» Task brief:
Please quote every line word for word.

» Data:
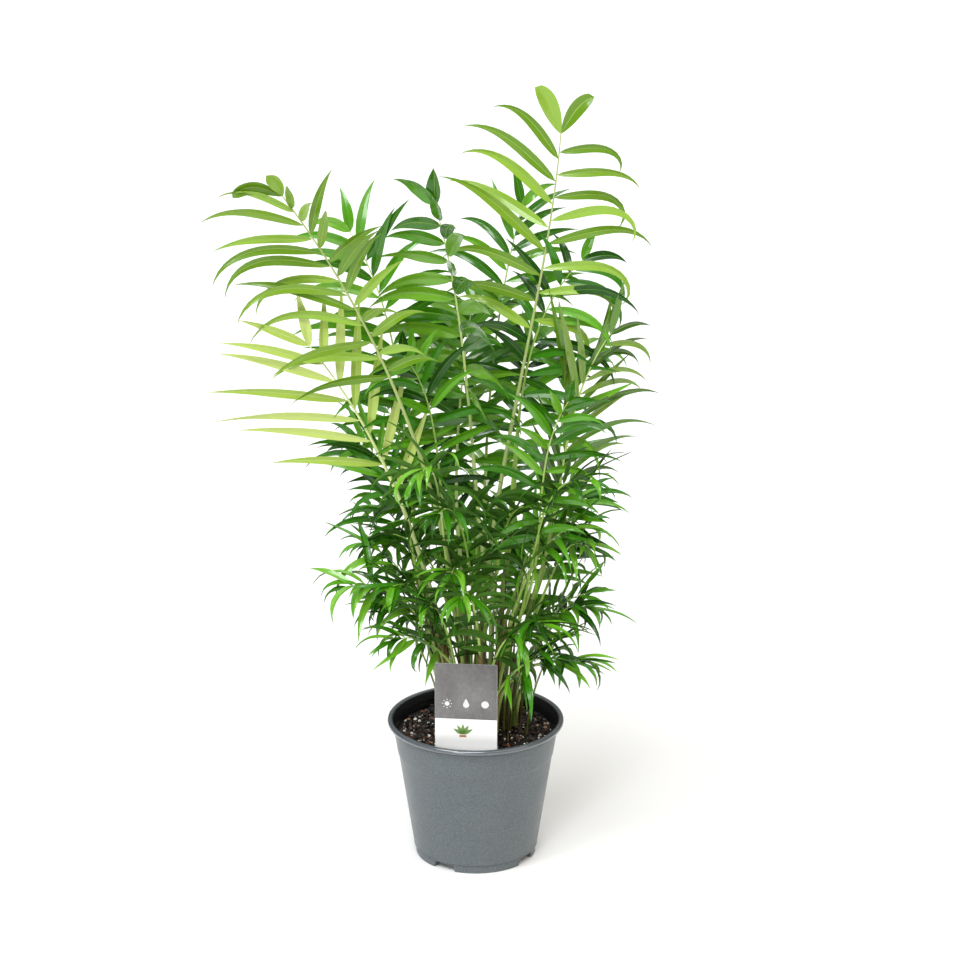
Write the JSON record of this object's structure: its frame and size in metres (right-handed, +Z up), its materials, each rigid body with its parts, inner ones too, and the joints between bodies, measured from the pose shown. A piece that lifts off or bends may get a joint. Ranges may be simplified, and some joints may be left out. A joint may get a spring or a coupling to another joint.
{
  "type": "potted parlour palm",
  "caption": "Parlour palm with thin ringed canes and arching feather fronds, in a round tapered grey nursery pot with a plant label.",
  "frame": {"origin": "centre of the pot's flat foot, on the ground", "axes": "+Z up through the pot's axis, -Y the side with the label, +X to the right seen from there"},
  "size_m": [0.427, 0.3027, 0.742],
  "materials": {
    "pot": "satin grey moulded plastic",
    "soil": "loose dark compost",
    "label": "printed plastic card",
    "cane": "smooth, ringed",
    "frond_fresh": "smooth leaf",
    "frond_pale": "smooth thin leaf",
    "frond_mid": "smooth leaf",
    "frond_deep": "glossy leaf"
  },
  "bodies": {
    "root": {"pot": "pot", "potting_soil": "soil", "plant_label": "label", "cane_01": "cane", "cane_02": "cane", "cane_03": "cane", "cane_04": "cane", "cane_05": "cane", "cane_06": "cane", "cane_07": "cane", "cane_08": "cane", "cane_09": "cane", "cane_10": "cane", "frond_01": "frond_fresh", "frond_02": "frond_fresh", "frond_03": "frond_pale", "frond_04": "frond_mid", "frond_05": "frond_mid", "frond_06": "frond_deep", "frond_07": "frond_mid", "frond_08": "frond_mid", "frond_09": "frond_mid", "frond_10": "frond_mid", "frond_11": "frond_deep", "frond_12": "frond_deep", "frond_13": "frond_deep", "frond_14": "frond_deep", "frond_15": "frond_mid", "frond_16": "frond_mid", "frond_17": "frond_mid", "frond_18": "frond_mid", "frond_19": "frond_deep", "frond_20": "frond_mid", "frond_21": "frond_deep", "frond_22": "frond_deep", "frond_23": "frond_mid", "frond_24": "frond_mid", "frond_25": "frond_deep", "frond_26": "frond_mid", "frond_27": "frond_deep", "frond_28": "frond_mid", "frond_29": "frond_deep", "frond_30": "frond_deep", "frond_31": "frond_deep", "frond_32": "frond_deep", "frond_33": "frond_mid", "frond_34": "frond_deep", "frond_35": "frond_deep", "frond_36": "frond_mid", "frond_37": "frond_mid", "frond_38": "frond_mid", "frond_39": "frond_mid", "frond_40": "frond_deep", "frond_41": "frond_deep", "frond_42": "frond_mid", "frond_43": "frond_mid", "frond_44": "frond_deep", "frond_45": "frond_deep", "frond_46": "frond_deep", "frond_47": "frond_mid"}
  },
  "joints": []
}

» Task response:
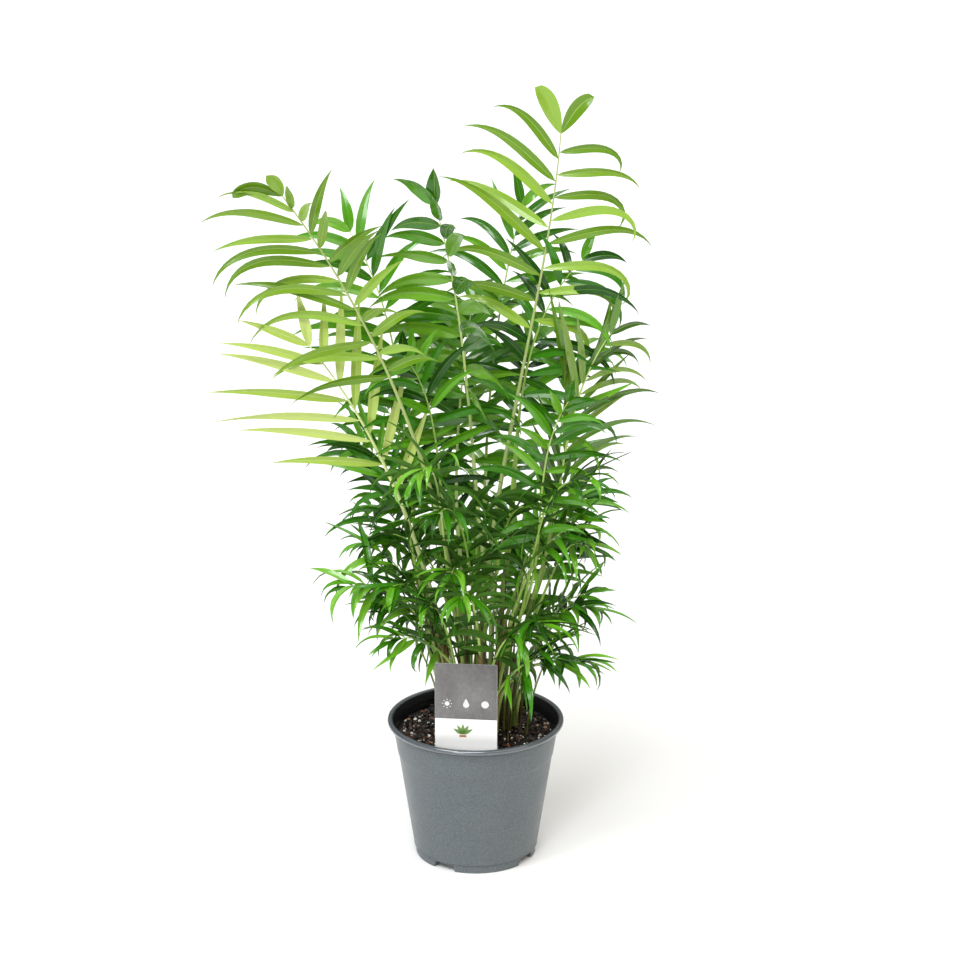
Write the JSON record of this object's structure: its frame and size in metres (right-handed, +Z up), its materials, each rigid body with its parts, inner ones too, and the joints between bodies, measured from the pose shown. A piece that lifts off or bends may get a joint. Ranges may be simplified, and some joints may be left out. A joint may get a spring or a coupling to another joint.
{
  "type": "potted parlour palm",
  "caption": "Parlour palm with thin ringed canes and arching feather fronds, in a round tapered grey nursery pot with a plant label.",
  "frame": {"origin": "centre of the pot's flat foot, on the ground", "axes": "+Z up through the pot's axis, -Y the side with the label, +X to the right seen from there"},
  "size_m": [0.427, 0.3027, 0.742],
  "materials": {
    "pot": "satin grey moulded plastic",
    "soil": "loose dark compost",
    "label": "printed plastic card",
    "cane": "smooth, ringed",
    "frond_fresh": "smooth leaf",
    "frond_pale": "smooth thin leaf",
    "frond_mid": "smooth leaf",
    "frond_deep": "glossy leaf"
  },
  "bodies": {
    "root": {"pot": "pot", "potting_soil": "soil", "plant_label": "label", "cane_01": "cane", "cane_02": "cane", "cane_03": "cane", "cane_04": "cane", "cane_05": "cane", "cane_06": "cane", "cane_07": "cane", "cane_08": "cane", "cane_09": "cane", "cane_10": "cane", "frond_01": "frond_fresh", "frond_02": "frond_fresh", "frond_03": "frond_pale", "frond_04": "frond_mid", "frond_05": "frond_mid", "frond_06": "frond_deep", "frond_07": "frond_mid", "frond_08": "frond_mid", "frond_09": "frond_mid", "frond_10": "frond_mid", "frond_11": "frond_deep", "frond_12": "frond_deep", "frond_13": "frond_deep", "frond_14": "frond_deep", "frond_15": "frond_mid", "frond_16": "frond_mid", "frond_17": "frond_mid", "frond_18": "frond_mid", "frond_19": "frond_deep", "frond_20": "frond_mid", "frond_21": "frond_deep", "frond_22": "frond_deep", "frond_23": "frond_mid", "frond_24": "frond_mid", "frond_25": "frond_deep", "frond_26": "frond_mid", "frond_27": "frond_deep", "frond_28": "frond_mid", "frond_29": "frond_deep", "frond_30": "frond_deep", "frond_31": "frond_deep", "frond_32": "frond_deep", "frond_33": "frond_mid", "frond_34": "frond_deep", "frond_35": "frond_deep", "frond_36": "frond_mid", "frond_37": "frond_mid", "frond_38": "frond_mid", "frond_39": "frond_mid", "frond_40": "frond_deep", "frond_41": "frond_deep", "frond_42": "frond_mid", "frond_43": "frond_mid", "frond_44": "frond_deep", "frond_45": "frond_deep", "frond_46": "frond_deep", "frond_47": "frond_mid"}
  },
  "joints": []
}